**Task to complete:**
Copy the data precisely, keeping every character.
####
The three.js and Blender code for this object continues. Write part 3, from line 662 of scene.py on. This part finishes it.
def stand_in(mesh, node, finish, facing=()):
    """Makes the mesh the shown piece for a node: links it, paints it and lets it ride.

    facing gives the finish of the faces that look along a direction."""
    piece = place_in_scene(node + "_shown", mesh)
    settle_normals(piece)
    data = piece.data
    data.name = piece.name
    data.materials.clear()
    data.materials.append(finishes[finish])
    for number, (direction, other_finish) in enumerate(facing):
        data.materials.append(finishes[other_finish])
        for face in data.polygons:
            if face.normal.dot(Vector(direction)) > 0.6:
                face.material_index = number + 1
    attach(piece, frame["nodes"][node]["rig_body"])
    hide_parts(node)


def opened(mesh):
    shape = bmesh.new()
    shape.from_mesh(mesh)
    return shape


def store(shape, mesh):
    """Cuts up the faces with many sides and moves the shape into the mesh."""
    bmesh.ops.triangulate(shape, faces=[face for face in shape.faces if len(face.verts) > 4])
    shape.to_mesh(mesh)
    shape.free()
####
**The reply:**
The three.js and Blender code for this object continues. Write part 3, from line 662 of scene.py on. This part finishes it.
def stand_in(mesh, node, finish, facing=()):
    """Makes the mesh the shown piece for a node: links it, paints it and lets it ride.

    facing gives the finish of the faces that look along a direction."""
    piece = place_in_scene(node + "_shown", mesh)
    settle_normals(piece)
    data = piece.data
    data.name = piece.name
    data.materials.clear()
    data.materials.append(finishes[finish])
    for number, (direction, other_finish) in enumerate(facing):
        data.materials.append(finishes[other_finish])
        for face in data.polygons:
            if face.normal.dot(Vector(direction)) > 0.6:
                face.material_index = number + 1
    attach(piece, frame["nodes"][node]["rig_body"])
    hide_parts(node)


def opened(mesh):
    shape = bmesh.new()
    shape.from_mesh(mesh)
    return shape


def store(shape, mesh):
    """Cuts up the faces with many sides and moves the shape into the mesh."""
    bmesh.ops.triangulate(shape, faces=[face for face in shape.faces if len(face.verts) > 4])
    shape.to_mesh(mesh)
    shape.free()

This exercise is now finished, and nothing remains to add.